* BEGIN RECORD EXTRACTS *

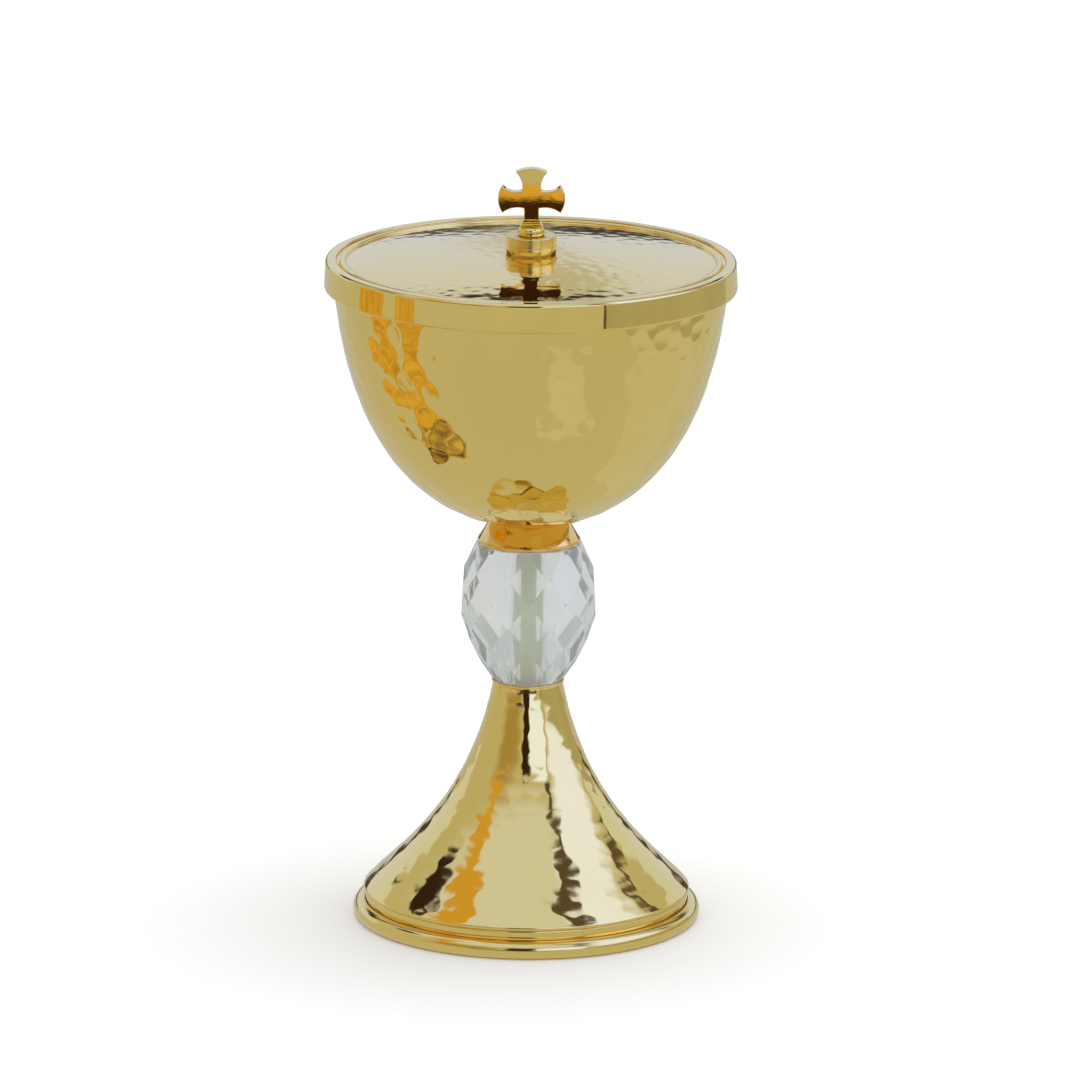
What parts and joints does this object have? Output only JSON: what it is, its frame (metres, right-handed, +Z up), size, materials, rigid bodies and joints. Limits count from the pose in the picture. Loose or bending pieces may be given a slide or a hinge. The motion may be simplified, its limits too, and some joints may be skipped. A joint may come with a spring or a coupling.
{
  "type": "ciborium",
  "caption": "Covered ciborium: hammered gilt cup on a cut crystal node and flared foot, with a lift-off domed lid topped by a flared cross.",
  "frame": {"origin": "centre of the foot's underside, on the table", "axes": "+Z up along the vessel's axis, towards the cross; -Y is the front, which the cross faces; +X to the right"},
  "size_m": [0.1198, 0.1198, 0.2234],
  "materials": {
    "gilt_polished": "mirror polished gold plate on brass",
    "gilt_hammered": "hammered and polished gold plate on brass",
    "crystal": "cut and polished clear crystal",
    "sleeve": "pale translucent plastic",
    "pad": "thin pale rubber",
    "steel": "plain steel"
  },
  "bodies": {
    "vessel": {"foot_bead": "gilt_polished", "foot_band": "gilt_polished", "foot_cone": "gilt_hammered", "neck_seat": "gilt_polished", "lower_gasket": "pad", "crystal_node": "crystal", "rod_sleeve": "sleeve", "upper_gasket": "pad", "stem_collar": "gilt_polished", "cup_boss": "gilt_polished", "cup_bowl": "gilt_hammered", "tie_rod": "steel", "clamp_washer": "steel", "spring_washer": "steel", "clamp_nut": "steel"},
    "lid": {"lid_band": "gilt_polished", "lid_plate": "gilt_hammered", "knob_base": "gilt_polished", "knob_cap": "gilt_polished", "cross": "gilt_polished", "knob_stud": "steel", "lid_washer": "gilt_polished", "lid_nut": "gilt_polished"}
  },
  "joints": [
    {"name": "lid_lift", "type": "slide", "parent": "vessel", "child": "lid", "axis": [0, 0, 1], "range_m": [0, 0.12]}
  ]
}
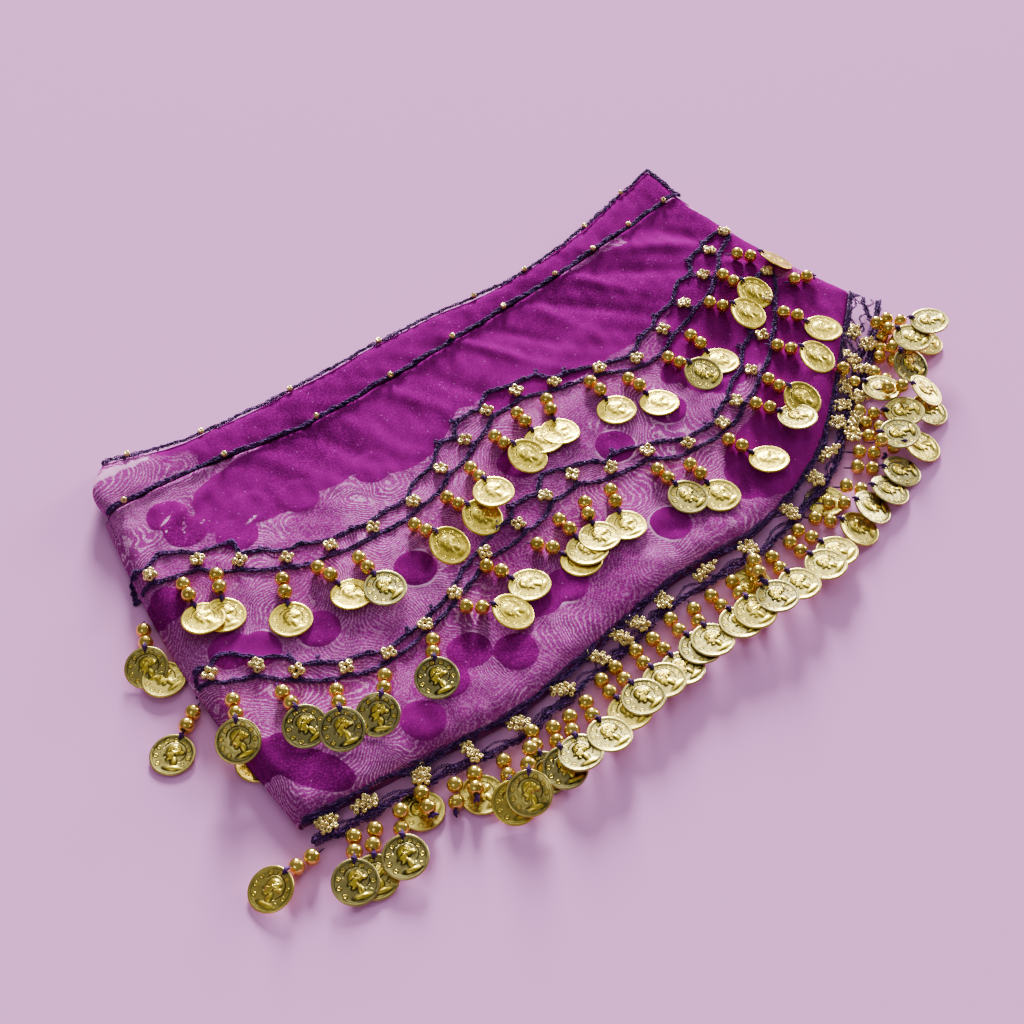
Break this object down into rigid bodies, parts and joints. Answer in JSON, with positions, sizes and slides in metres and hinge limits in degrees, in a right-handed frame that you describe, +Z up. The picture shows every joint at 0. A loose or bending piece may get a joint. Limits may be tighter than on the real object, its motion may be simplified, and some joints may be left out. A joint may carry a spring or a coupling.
{
  "type": "belly dance hip scarf, folded flat",
  "caption": "Magenta chiffon belly dance hip scarf folded flat, with crocheted trims, gold beads and coin dangles; it rests on a surface.",
  "frame": {"origin": "the middle of the scarf's box, on the surface that it lies on", "axes": "+X along the waist edge from the fold to the right edge, +Y towards the waist, +Z up"},
  "size_m": [0.4362, 0.2627, 0.0202],
  "materials": {
    "chiffon": "sheer magenta-purple chiffon with a fine sparkle, in several layers",
    "crochet": "dark violet twisted yarn, crocheted, with gold seed beads",
    "gold": "thin stamped coins and plated round beads, bright pale gold"
  },
  "bodies": {
    "root": {"top_panel": "chiffon", "hidden_layers": "chiffon", "waistband": "chiffon", "waist_edging": "crochet", "seam_chain": "crochet", "crochet_row_1": "crochet", "crochet_row_2": "crochet", "hem_net": "crochet", "dangle_1_01": "gold", "dangle_1_02": "gold", "dangle_1_03": "gold", "dangle_1_04": "gold", "dangle_1_05": "gold", "dangle_1_06": "gold", "dangle_1_07": "gold", "dangle_1_08": "gold", "dangle_1_09": "gold", "dangle_1_10": "gold", "dangle_1_11": "gold", "dangle_1_12": "gold", "dangle_1_13": "gold", "dangle_1_14": "gold", "dangle_1_15": "gold", "dangle_1_16": "gold", "dangle_1_17": "gold", "dangle_1_18": "gold", "dangle_1_19": "gold", "dangle_2_01": "gold", "dangle_2_02": "gold", "dangle_2_03": "gold", "dangle_2_04": "gold", "dangle_2_05": "gold", "dangle_2_06": "gold", "dangle_2_07": "gold", "dangle_2_08": "gold", "dangle_2_09": "gold", "dangle_2_10": "gold", "dangle_2_11": "gold", "dangle_2_12": "gold", "dangle_2_13": "gold", "dangle_2_14": "gold", "dangle_2_15": "gold", "dangle_2_16": "gold", "dangle_2_17": "gold", "dangle_2_18": "gold", "dangle_2_19": "gold", "dangle_2_20": "gold", "fringe_1": "gold", "fringe_2": "gold", "fringe_3": "gold", "fringe_4": "gold", "fringe_5": "gold", "fringe_6": "gold", "fringe_7": "gold", "fringe_8": "gold"}
  },
  "joints": []
}
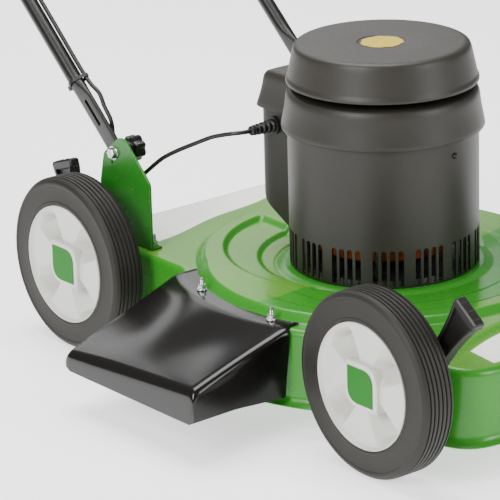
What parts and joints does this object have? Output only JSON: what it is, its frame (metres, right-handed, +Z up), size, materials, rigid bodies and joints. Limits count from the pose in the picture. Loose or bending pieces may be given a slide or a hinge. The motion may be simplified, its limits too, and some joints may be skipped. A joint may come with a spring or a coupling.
{
  "type": "electric rotary lawn mower",
  "caption": "Walk-behind electric rotary mower: pressed deck with a side-discharge chute, round motor housing, wheels on height levers and a folding tube handle.",
  "frame": {"origin": "on the ground, under the middle of the whole mower's box, handle and chute included", "axes": "+Z up, +Y towards the handle, -Y the mower's front, -X its right side, where the chute is"},
  "size_m": [0.631, 1.5116, 0.9579],
  "materials": {
    "green_enamel": "gloss spring-green enamel on pressed steel",
    "black_enamel": "gloss black enamel",
    "cover_plastic": "satin dark grey moulded plastic",
    "black_plastic": "satin black moulded plastic",
    "tyre_rubber": "matt grooved rubber",
    "rim_plastic": "satin off-white moulded plastic",
    "cap_green": "green moulded plastic",
    "handle_enamel": "dark grey baked enamel on tube",
    "bail_steel": "dark grey baked enamel on steel rod",
    "zinc": "bright zinc plating",
    "steel": "machined steel",
    "laminated_steel": "varnished steel laminations",
    "copper_wire": "varnished copper winding",
    "cast_aluminium": "as cast",
    "lead_sheath": "smooth black cable sheath",
    "foam_grip": "closed-cell foam",
    "red_plastic": "red moulded plastic"
  },
  "bodies": {
    "mower": {"deck": "green_enamel", "chute": "black_enamel", "chute_bolt_1": "zinc", "chute_bolt_2": "zinc", "motor_lower_cover": "cover_plastic", "motor_upper_cover": "cover_plastic", "motor_cap": "cover_plastic", "strain_relief": "black_plastic", "cover_screw_1": "black_plastic", "cover_screw_2": "black_plastic", "stator_core": "laminated_steel", "winding_lower": "copper_wire", "winding_upper": "copper_wire", "motor_base_plate": "cast_aluminium", "bearing_bridge": "cast_aluminium", "bearing_lower": "steel", "bearing_upper": "steel", "motor_lead": "lead_sheath", "handle_bracket_right": "green_enamel", "bracket_bolt_right": "zinc", "pivot_bolt_right": "zinc", "handle_bracket_left": "green_enamel", "bracket_bolt_left": "zinc", "pivot_bolt_left": "zinc"},
    "rotor": {"rotor_shaft": "steel", "rotor_core": "laminated_steel", "cooling_fan": "black_plastic", "blade_hub": "cast_aluminium", "blade": "steel", "blade_bolt": "zinc"},
    "height_lever_front_right": {"height_lever_front_right": "black_plastic", "wheel_axle_front_right": "zinc"},
    "wheel_front_right": {"tyre_front_right": "tyre_rubber", "rim_front_right": "rim_plastic", "hub_cap_front_right": "cap_green"},
    "height_lever_front_left": {"height_lever_front_left": "black_plastic", "wheel_axle_front_left": "zinc"},
    "wheel_front_left": {"tyre_front_left": "tyre_rubber", "rim_front_left": "rim_plastic", "hub_cap_front_left": "cap_green"},
    "height_lever_rear_right": {"height_lever_rear_right": "black_plastic", "wheel_axle_rear_right": "zinc"},
    "wheel_rear_right": {"tyre_rear_right": "tyre_rubber", "rim_rear_right": "rim_plastic", "hub_cap_rear_right": "cap_green"},
    "height_lever_rear_left": {"height_lever_rear_left": "black_plastic", "wheel_axle_rear_left": "zinc"},
    "wheel_rear_left": {"tyre_rear_left": "tyre_rubber", "rim_rear_left": "rim_plastic", "hub_cap_rear_left": "cap_green"},
    "handle": {"handle_tube": "handle_enamel", "grip_sleeve": "foam_grip", "switch_box": "black_plastic", "cable_tie": "black_plastic", "handle_lead": "lead_sheath"},
    "bail": {"bail_lever": "bail_steel"},
    "button": {"safety_button": "red_plastic"},
    "knob_right": {"clamp_knob_right": "black_plastic"},
    "knob_left": {"clamp_knob_left": "black_plastic"}
  },
  "joints": [
    {"name": "rotor_spin", "type": "hinge", "parent": "mower", "child": "rotor", "pos_m": [0.0595, -0.37129, 0.06], "axis": [0, 0, 1], "continuous": true},
    {"name": "height_front_right", "type": "hinge", "parent": "mower", "child": "height_lever_front_right", "pos_m": [-0.1325, -0.65729, 0.11], "axis": [1, 0, 0], "range_deg": [-25, 25]},
    {"name": "wheel_spin_front_right", "type": "hinge", "parent": "height_lever_front_right", "child": "wheel_front_right", "pos_m": [-0.1705, -0.62129, 0.11], "axis": [1, 0, 0], "continuous": true},
    {"name": "height_front_left", "type": "hinge", "parent": "mower", "child": "height_lever_front_left", "pos_m": [0.2515, -0.65729, 0.11], "axis": [1, 0, 0], "range_deg": [-25, 25]},
    {"name": "wheel_spin_front_left", "type": "hinge", "parent": "height_lever_front_left", "child": "wheel_front_left", "pos_m": [0.2895, -0.62129, 0.11], "axis": [1, 0, 0], "continuous": true},
    {"name": "height_rear_right", "type": "hinge", "parent": "mower", "child": "height_lever_rear_right", "pos_m": [-0.1325, -0.01529, 0.11], "axis": [1, 0, 0], "range_deg": [-25, 25]},
    {"name": "wheel_spin_rear_right", "type": "hinge", "parent": "height_lever_rear_right", "child": "wheel_rear_right", "pos_m": [-0.1705, -0.05129, 0.11], "axis": [1, 0, 0], "continuous": true},
    {"name": "height_rear_left", "type": "hinge", "parent": "mower", "child": "height_lever_rear_left", "pos_m": [0.2515, -0.01529, 0.11], "axis": [1, 0, 0], "range_deg": [-25, 25]},
    {"name": "wheel_spin_rear_left", "type": "hinge", "parent": "height_lever_rear_left", "child": "wheel_rear_left", "pos_m": [0.2895, -0.05129, 0.11], "axis": [1, 0, 0], "continuous": true},
    {"name": "handle_fold", "type": "hinge", "parent": "mower", "child": "handle", "pos_m": [0.0595, -0.06079, 0.2415], "axis": [1, 0, 0], "range_deg": [0, 130]},
    {"name": "bail_pull", "type": "hinge", "parent": "handle", "child": "bail", "pos_m": [0.0595, 0.6229, 0.8571], "axis": [1, 0, 0], "range_deg": [0, 30], "stiffness_Nm_per_rad": 0.8, "springref_deg": -17.19},
    {"name": "button_press", "type": "slide", "parent": "handle", "child": "button", "axis": [0, 0.6691, -0.7431], "range_m": [0, 0.005], "stiffness_N_per_m": 400, "springref_m": -0.002},
    {"name": "knob_turn_right", "type": "hinge", "parent": "mower", "child": "knob_right", "pos_m": [-0.1072, -0.06079, 0.2415], "axis": [1, 0, 0], "continuous": true},
    {"name": "knob_turn_left", "type": "hinge", "parent": "mower", "child": "knob_left", "pos_m": [0.2262, -0.06079, 0.2415], "axis": [1, 0, 0], "continuous": true}
  ]
}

* END RECORD EXTRACTS *

WHAT TO PRODUCE: Across the data above, how many lines include the word "that"? Give only the count.

SOLUTION TO THE EXERCISE: 2